I loved the movie. I was afraid it would end up looking like made-for-TV, low budget, outside-looking-in claptrap. Though somewhat stilted, and often in parts that were straight from the book, the dialog was pretty fair. It brought the point across, with only a few appropriate monologues, that the prevailing societal view that actions should be for the good of society, and not for the individual. The collectivist view was made to seem stifling and an impediment to the very progress that they claimed to be for. I very much liked how they handled all the political maneuverings. It frees the movie (not that Ebert or anyone else of this ilk would pay attention) from being dismissed as simply greedy me-first propaganda. The villains are crony capitalists, who abuse the system to achieve their own goals; mouthing collectivist mantras, they are destroying competitors and making their own fortunes. This is set against Dagny and Rearden, who though unabashedly are for their own self-interest, it is as the embodiment of the soul, the lifeblood, of their company. WIthout them, every employee would be in the street and the economy would die for all they keep running.

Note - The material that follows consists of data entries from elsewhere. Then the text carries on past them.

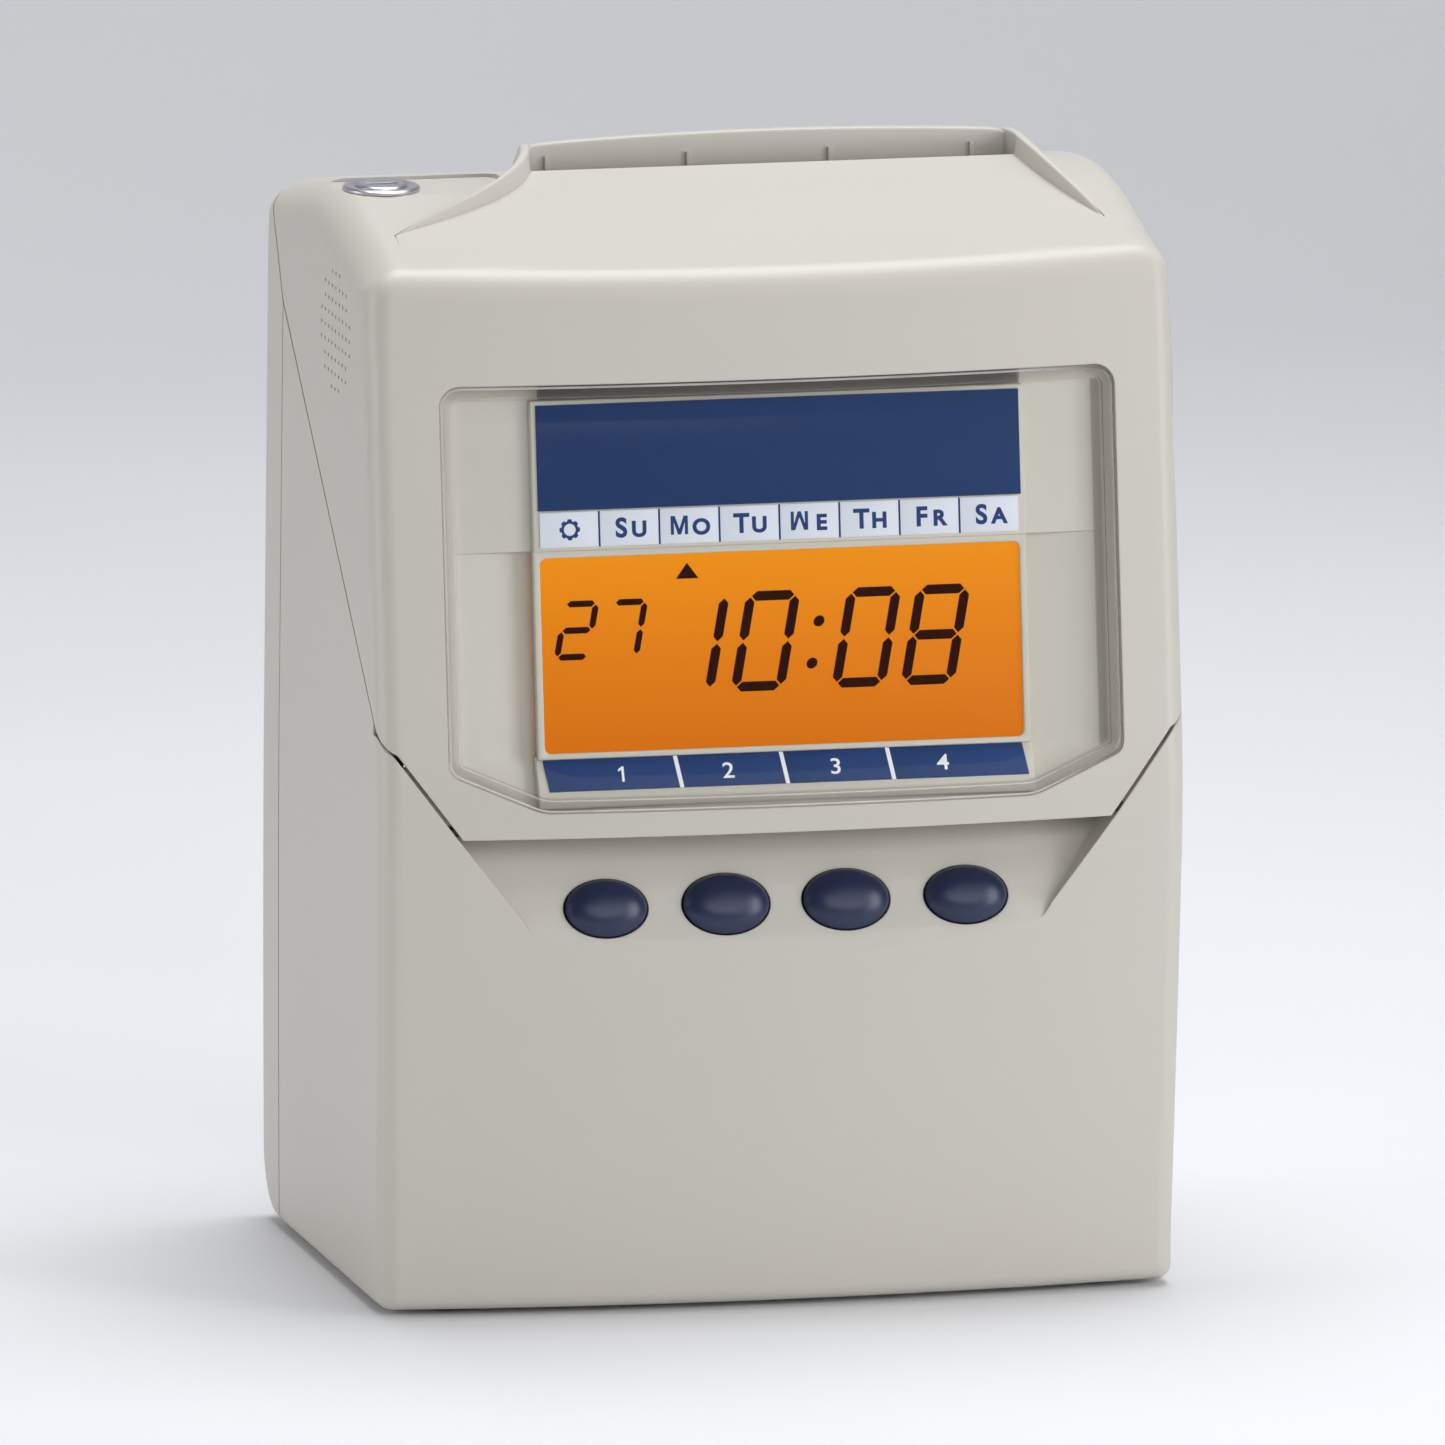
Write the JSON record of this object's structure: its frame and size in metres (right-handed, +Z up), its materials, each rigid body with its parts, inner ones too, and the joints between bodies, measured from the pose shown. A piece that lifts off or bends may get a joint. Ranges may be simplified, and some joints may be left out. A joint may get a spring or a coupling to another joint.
{
  "type": "punch time clock",
  "caption": "Electronic time recorder: sloped window with backlit clock display, four oval keys, card slot on top, keyed tilting cover over a dot-matrix card printer.",
  "frame": {"origin": "middle of the overall box at the bottom of the rubber feet", "axes": "front of the clock faces -Y, +X is the right-hand side of a person facing it, +Z up"},
  "size_m": [0.198, 0.132, 0.2701],
  "materials": {
    "case": "fine grain satin",
    "lens": "clear moulded",
    "bezel": "satin",
    "navy_print": "printed film",
    "pale_print": "printed film",
    "lcd": "backlit film",
    "lcd_ink": "dark segments",
    "diffuser": "milky",
    "circuit_board": "solder mask",
    "steel": "ground",
    "chrome": "polished",
    "black_plastic": "moulded",
    "button": "satin gloss",
    "sheet_metal": "zinc plated",
    "rubber": "matt",
    "gear_plastic": "acetal",
    "motor_can": "plated",
    "brass": "turned",
    "head_metal": "dark anodised",
    "ribbon_ink": "inked weave",
    "knob": "moulded",
    "battery_wrap": "shrink film",
    "core_steel": "varnished laminations"
  },
  "bodies": {
    "case": {"rear_housing": "case", "lower_housing": "case", "rubber_feet": "rubber", "case_screws": "steel", "chassis_frame": "sheet_metal", "front_card_guide": "sheet_metal", "rear_card_guide": "sheet_metal", "platen": "rubber", "feed_motor": "motor_can", "guide_rods": "steel", "carriage_motor": "motor_can", "timing_belt": "rubber", "ribbon_cassette": "black_plastic", "ink_ribbon": "ribbon_ink", "main_board": "circuit_board", "board_parts": "black_plastic", "backup_battery": "battery_wrap", "transformer": "core_steel", "power_inlet": "black_plastic", "button_board": "circuit_board", "tact_switches": "black_plastic"},
    "cover": {"upper_cover": "case", "window_lens": "lens", "display_bezel": "bezel", "header_plate": "navy_print", "day_strip": "pale_print", "lcd_glass": "lcd", "lcd_segments": "lcd_ink", "backlight": "diffuser", "display_board": "circuit_board", "number_strip": "navy_print", "hinge_pins": "steel", "lock_barrel": "chrome", "speaker": "black_plastic"},
    "lock": {"lock_plug": "chrome", "lock_cam": "steel"},
    "button_a": {"button_1": "button"},
    "button_b": {"button_2": "button"},
    "button_c": {"button_3": "button"},
    "button_d": {"button_4": "button"},
    "feed": {"feed_shaft": "steel", "feed_rollers": "rubber", "feed_gear": "gear_plastic"},
    "pinch": {"pinch_shaft": "steel", "pinch_rollers": "rubber"},
    "pinion": {"motor_pinion": "brass"},
    "print_carriage": {"carriage": "black_plastic", "print_head": "head_metal"},
    "belt_drive": {"drive_pulley": "gear_plastic"},
    "belt_idler": {"idler_pulley": "gear_plastic"},
    "ribbon_drive": {"ribbon_knob": "knob"}
  },
  "joints": [
    {"name": "cover_hinge", "type": "hinge", "parent": "case", "child": "cover", "pos_m": [0, -0.059, 0.1183], "axis": [1, 0, 0], "range_deg": [0, 60]},
    {"name": "lock_turn", "type": "hinge", "parent": "cover", "child": "lock", "pos_m": [-0.083, 0.014, 0.2465], "axis": [0, 0, 1], "range_deg": [0, 90]},
    {"name": "button_press_1", "type": "slide", "parent": "case", "child": "button_a", "axis": [0, 0.9135, -0.4067], "range_m": [0, 0.0012], "stiffness_N_per_m": 400, "springref_m": -0.0005},
    {"name": "button_press_2", "type": "slide", "parent": "case", "child": "button_b", "axis": [0, 0.9135, -0.4067], "range_m": [0, 0.0012], "stiffness_N_per_m": 400, "springref_m": -0.0005},
    {"name": "button_press_3", "type": "slide", "parent": "case", "child": "button_c", "axis": [0, 0.9135, -0.4067], "range_m": [0, 0.0012], "stiffness_N_per_m": 400, "springref_m": -0.0005},
    {"name": "button_press_4", "type": "slide", "parent": "case", "child": "button_d", "axis": [0, 0.9135, -0.4067], "range_m": [0, 0.0012], "stiffness_N_per_m": 400, "springref_m": -0.0005},
    {"name": "card_feed", "type": "hinge", "parent": "case", "child": "feed", "pos_m": [0.012, 0.0128, 0.1215], "axis": [1, 0, 0], "continuous": true},
    {"name": "pinch_spin", "type": "hinge", "parent": "case", "child": "pinch", "pos_m": [0.012, 0.0242, 0.1215], "axis": [1, 0, 0], "continuous": true},
    {"name": "pinion_spin", "type": "hinge", "parent": "case", "child": "pinion", "pos_m": [0.066, -0.00005, 0.10723], "axis": [1, 0, 0], "continuous": true},
    {"name": "carriage_slide", "type": "slide", "parent": "case", "child": "print_carriage", "axis": [1, 0, 0], "range_m": [-0.022, 0.022]},
    {"name": "belt_drive_spin", "type": "hinge", "parent": "case", "child": "belt_drive", "pos_m": [-0.03, -0.017, 0.1665], "axis": [0, 1, 0], "range_deg": [-215, 215]},
    {"name": "belt_idler_spin", "type": "hinge", "parent": "case", "child": "belt_idler", "pos_m": [0.054, -0.017, 0.1665], "axis": [0, 1, 0], "range_deg": [-215, 215]},
    {"name": "ribbon_advance", "type": "hinge", "parent": "case", "child": "ribbon_drive", "pos_m": [-0.008, -0.006, 0.2015], "axis": [0, 0, 1], "continuous": true}
  ],
  "couplings": [
    {"joint": "pinch_spin", "follows": "card_feed", "ratio": -1.2},
    {"joint": "pinion_spin", "follows": "card_feed", "ratio": -3},
    {"joint": "belt_drive_spin", "follows": "carriage_slide", "rad_per_m": -166.67},
    {"joint": "belt_idler_spin", "follows": "carriage_slide", "rad_per_m": -166.67}
  ]
}
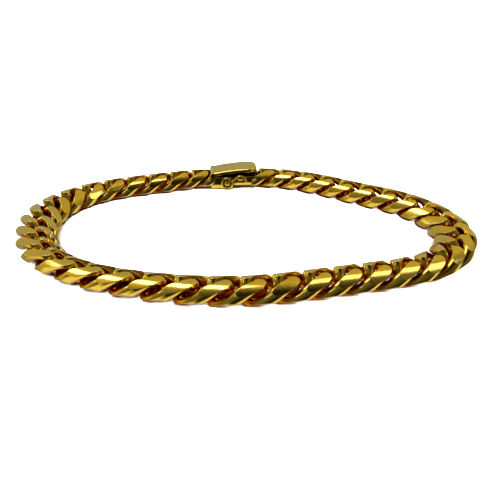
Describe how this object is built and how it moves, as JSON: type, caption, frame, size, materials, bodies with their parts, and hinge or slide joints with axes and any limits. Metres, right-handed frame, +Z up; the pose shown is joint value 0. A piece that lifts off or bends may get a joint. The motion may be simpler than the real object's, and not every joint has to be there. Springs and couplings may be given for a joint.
{
  "type": "curb chain bracelet",
  "caption": "Closed curb chain bracelet of domed filed links with a box clasp, hinged cover and wire safety latch, lying flat.",
  "frame": {"origin": "middle of the loop's footprint, on the surface that the bracelet lies on", "axes": "+X along the clasp from its box to its tongue body, +Y from the front of the loop to the clasp, +Z up from the surface"},
  "size_m": [0.0844, 0.0586, 0.005],
  "materials": {
    "gold": "polished yellow gold"
  },
  "bodies": {
    "bracelet": {"link_01": "gold", "link_02": "gold", "link_03": "gold", "link_04": "gold", "link_05": "gold", "link_06": "gold", "link_07": "gold", "link_08": "gold", "link_09": "gold", "link_10": "gold", "link_11": "gold", "link_12": "gold", "link_13": "gold", "link_14": "gold", "link_15": "gold", "link_16": "gold", "link_17": "gold", "link_18": "gold", "link_19": "gold", "link_20": "gold", "link_21": "gold", "link_22": "gold", "link_23": "gold", "link_24": "gold", "link_25": "gold", "link_26": "gold", "link_27": "gold", "link_28": "gold", "link_29": "gold", "link_30": "gold", "link_31": "gold", "link_32": "gold", "link_33": "gold", "link_34": "gold", "link_35": "gold", "link_36": "gold", "link_37": "gold", "link_38": "gold", "clasp_box": "gold", "clasp_tongue": "gold", "cover_pin": "gold"},
    "cover": {"clasp_cover": "gold"},
    "latch": {"safety_latch": "gold"}
  },
  "joints": [
    {"name": "cover_hinge", "type": "hinge", "parent": "bracelet", "child": "cover", "pos_m": [-0.00575, 0.02571, 0.00335], "axis": [0, -1, 0], "range_deg": [0, 95]},
    {"name": "latch_hinge", "type": "hinge", "parent": "bracelet", "child": "latch", "pos_m": [0.0006, 0.02173, 0.00308], "axis": [-1, 0, 0], "range_deg": [0, 110]}
  ]
}
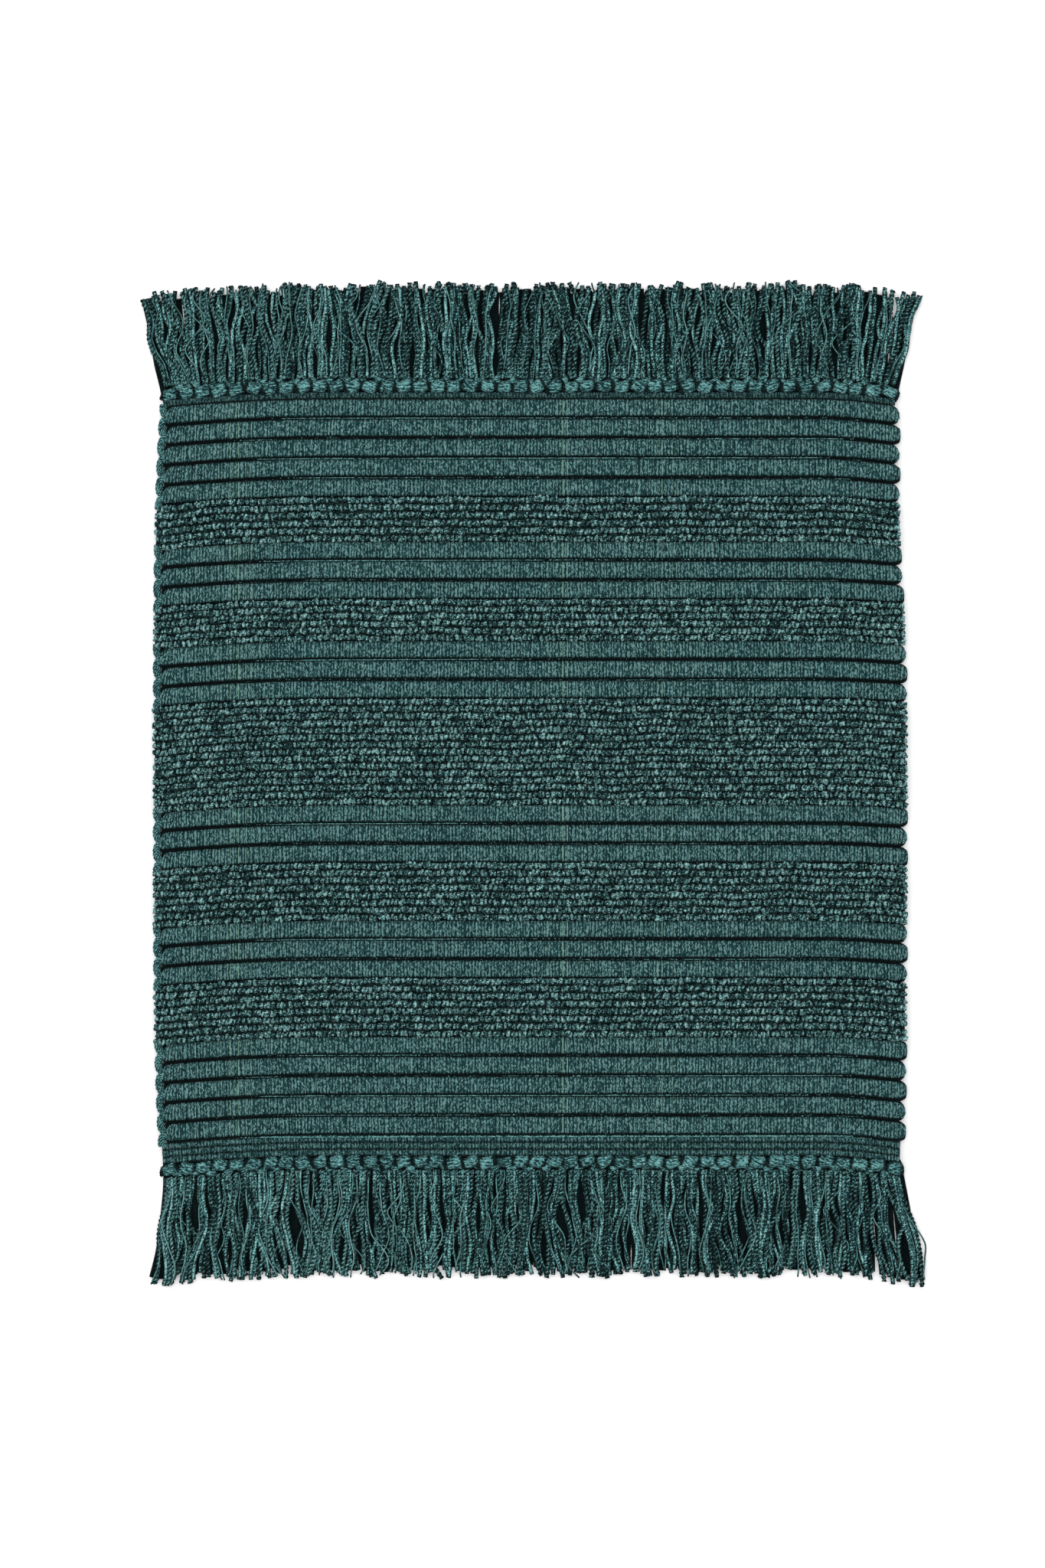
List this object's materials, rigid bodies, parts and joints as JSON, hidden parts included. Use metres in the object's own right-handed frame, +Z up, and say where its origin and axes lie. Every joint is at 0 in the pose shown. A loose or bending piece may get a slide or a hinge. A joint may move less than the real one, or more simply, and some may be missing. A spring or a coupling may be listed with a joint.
{
  "type": "bath mat",
  "caption": "Teal woven cotton bath mat with thick weft ribs, bands of low loop pile, and a knotted tassel fringe along both short ends that folds over onto the mat.",
  "frame": {"origin": "middle of the footprint, on the surface that the mat lies on", "axes": "+X across the mat's width to the right, +Y from the front fringe to the back fringe, +Z up, towards the side with the loops"},
  "size_m": [0.5292, 0.6802, 0.0113],
  "materials": {
    "rib_warp": "matte",
    "filler_cord": "matte",
    "ground_weave": "matte",
    "loop_pile": "matte",
    "hem_weave": "matte",
    "knot_yarn": "matte",
    "tassel_yarn": "matte"
  },
  "bodies": {
    "mat": {"rib_01": "rib_warp", "rib_02": "rib_warp", "rib_03": "rib_warp", "rib_04": "rib_warp", "rib_05": "rib_warp", "rib_06": "rib_warp", "rib_07": "rib_warp", "rib_08": "rib_warp", "rib_09": "rib_warp", "rib_10": "rib_warp", "rib_11": "rib_warp", "rib_12": "rib_warp", "rib_13": "rib_warp", "rib_14": "rib_warp", "rib_15": "rib_warp", "rib_16": "rib_warp", "rib_17": "rib_warp", "rib_18": "rib_warp", "rib_19": "rib_warp", "rib_20": "rib_warp", "rib_21": "rib_warp", "rib_22": "rib_warp", "filler_cord_a": "filler_cord", "filler_cord_b": "filler_cord", "filler_cord_c": "filler_cord", "filler_cord_d": "filler_cord", "filler_cord_e": "filler_cord", "filler_cord_f": "filler_cord", "pile_ground_1": "ground_weave", "pile_ground_2": "ground_weave", "pile_ground_3": "ground_weave", "pile_ground_4": "ground_weave", "pile_ground_5": "ground_weave", "loop_pile_1": "loop_pile", "loop_pile_2": "loop_pile", "loop_pile_3": "loop_pile", "loop_pile_4": "loop_pile", "loop_pile_5": "loop_pile", "front_hem": "hem_weave", "back_hem": "hem_weave", "front_knots": "knot_yarn", "back_knots": "knot_yarn"},
    "front_fringe": {"front_tassels": "tassel_yarn"},
    "back_fringe": {"back_tassels": "tassel_yarn"}
  },
  "joints": [
    {"name": "front_fringe_fold", "type": "hinge", "parent": "mat", "child": "front_fringe", "pos_m": [0, -0.26715, 0.0084], "axis": [-1, 0, 0], "range_deg": [0, 178]},
    {"name": "back_fringe_fold", "type": "hinge", "parent": "mat", "child": "back_fringe", "pos_m": [0, 0.27515, 0.0084], "axis": [1, 0, 0], "range_deg": [0, 178]}
  ]
}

I agree with Joe, though awe inspiring, the train scene rang a bit hollow. As an engineer, I cringed at a number of things, but I imagine any profession is the same (I don't know how people in the medical can take TV seriously at all). Hard to tell with the zoom, but most of the ground level shots, the train was going 40-50mph. They couldn't just rebuild the line, they would have to change the slope and curvature of the rails....*mumbles shoptalk*

Best casting: the engineers union rep, a dead ringer for a particular oldhead co-worker who games the system to screw everyone else.

Joe in PNG said...

Maybe we can see a GOOD adaptation of "The Moon is A Harsh Mistress".

Joshkie said...

My only problem that I had with the movie was Dagney was timid. She actually tried to make an excuses to Ellis Wyatt.

Other than that I thought the move well done.

Josh

aczarnowski said...

adaptation of "The Moon is A Harsh Mistress".

My initial reaction was "DON'T DO IT!" But then I remembered I had the same fear for LoTR and it turned out well enough to find copies on my shelf. Hmm...

Has a Heinlein adaptation ever been done that doesn't just take the name off the cover (looking at you starship troopers)?